Alphabet's shares are mildly undervalued, trading at roughly 19 times trailing earnings and 20 times free cash flows. These valuation ratios would be comfortable for classic value stocks. Alphabet is normally nowhere near these modest ratios, because its online search and advertising business generates prodigious top-line growth over long periods. Stocks with Alphabet's growth profile tend to carry much higher valuation ratios.

For example, the average growth rate for the last five years stands at 23%. Compare and contrast that performance trend with more-conventional growth stocks such as Walmart or Johnson & Johnson, and you'll find that these calcified veterans struggle to break into double-digit growth percentages.

And that's in the midst of a severe downturn in the digital advertising market. Ad-spot buyers are tightening their sales and marketing belts in a time of economic crisis, which limits the ad market's overall growth and financial health. Yet Alphabet relentlessly posts positive revenue growth even in tough times like these.
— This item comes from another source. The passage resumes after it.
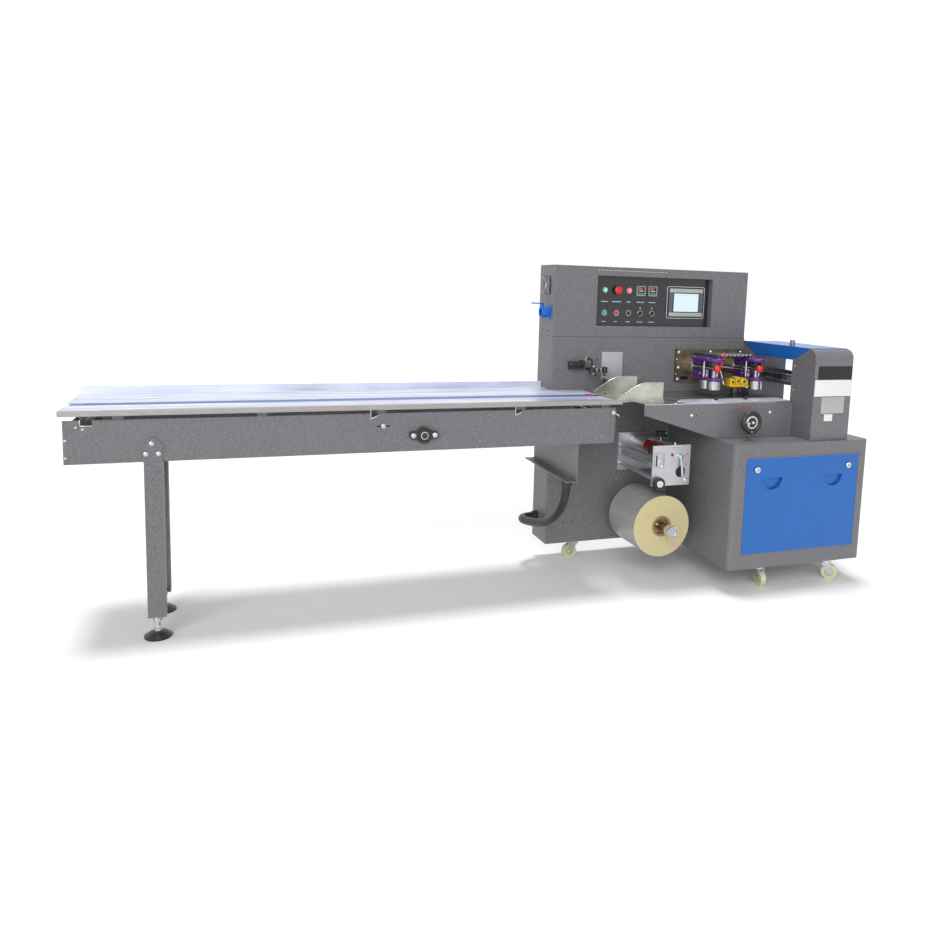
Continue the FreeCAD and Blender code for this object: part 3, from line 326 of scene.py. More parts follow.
class Build:
    """Closed solids gathered in one mesh, in millimetres; each solid takes the finish it is given."""

    def __init__(self):
        self.mesh = bmesh.new()
        self.finishes = []

    def loft(self, finish, rings, ends="capped", ease=0.0):
        """Skins the rings in turn; ease is the width of a bevel on the sharp edges."""
        if finish not in self.finishes:
            self.finishes.append(finish)
        loops = [[self.mesh.verts.new(point) for point in ring] for ring in rings]
        faces = []
        for a, b in list(zip(loops, loops[1:])) + ([(loops[-1], loops[0])] if ends == "joined" else []):
            for k in range(len(a)):
                faces.append(self.mesh.faces.new((a[k - 1], a[k], b[k], b[k - 1])))
        if ends == "capped":
            faces += [self.mesh.faces.new(loops[0][::-1]), self.mesh.faces.new(loops[-1])]
        for face in faces:
            face.material_index = self.finishes.index(finish)
        if ease:
            bmesh.ops.recalc_face_normals(self.mesh, faces=faces)
            for face in faces:
                face.normal_update()
            sharp = {e for f in faces for e in f.edges if e.calc_face_angle(0) > math.radians(40)}
            bmesh.ops.bevel(self.mesh, geom=list(sharp), offset=ease, segments=2, profile=0.5,
                            affect="EDGES", clamp_overlap=True, material=-1)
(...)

If the company can keep a stiff top-line lip during this market crunch, imagine what it will do when the crisis lifts and clients start pouring orders into the online advertising sector.

Alphabet is one of those stocks you can buy once, stick under your pillow, and sleep tight while the company and stock deliver market-beating gains for years and decades to come. The growth story gets even sweeter if you buy in while share prices are low, as they are right now.

Buying stock in great companies at reasonable prices is ripping a page right out of master investor Warren Buffett's playbook. I suggest you try it.

Cheap tech stock No. 2: Amazon

Shares of Amazon (AMZN -2.94%) have fallen 48% in the last 52 weeks. The e-commerce and cloud computing company faced difficult year-over-year comparisons in recent quarters, as the fresh financial figures matched up against the online shopping and cloud computing hypergrowth seen in the darkest days of the COVID-19 crisis. Sales increased by just 3% in the first quarter of 2022. That was very nearly the lowest reading in Amazon's history, exceeded only by a dead-flat year-over-year revenue comparison in the third quarter of 2001.

That multiyear record goes back a long way. You know what else Amazon hasn't seen in many years? A price-to-sales ratio of less than 2. But here we are, with the option of buying Amazon shares at just 1.9 times trailing revenue. This time, we're reaching all the way back to January 2015.

AMZN Chart

AMZN data by YCharts.

In other words, Amazon's stock is historically cheap when you measure it against the company's rampant sales growth. The recent slowdown was caused by the aforementioned back end of the coronavirus crisis, plus a slew of macroeconomic challenges such as steep inflation and unhelpful currency exchange trends.

When these marketwide issues fade away, Amazon will still be standing, champing at the bit to return to its usual high-octane growth rates. At the same time, it will benefit from lower shipping costs as transportation systems around the nation and the world straighten out their kinks, too. If the top-line gains of the recovery are impressive, the bottom-line profit gains should be downright mind-boggling.

Eventually, stock prices should follow suit. When they do, you'll be glad you picked up some shares on the cheap.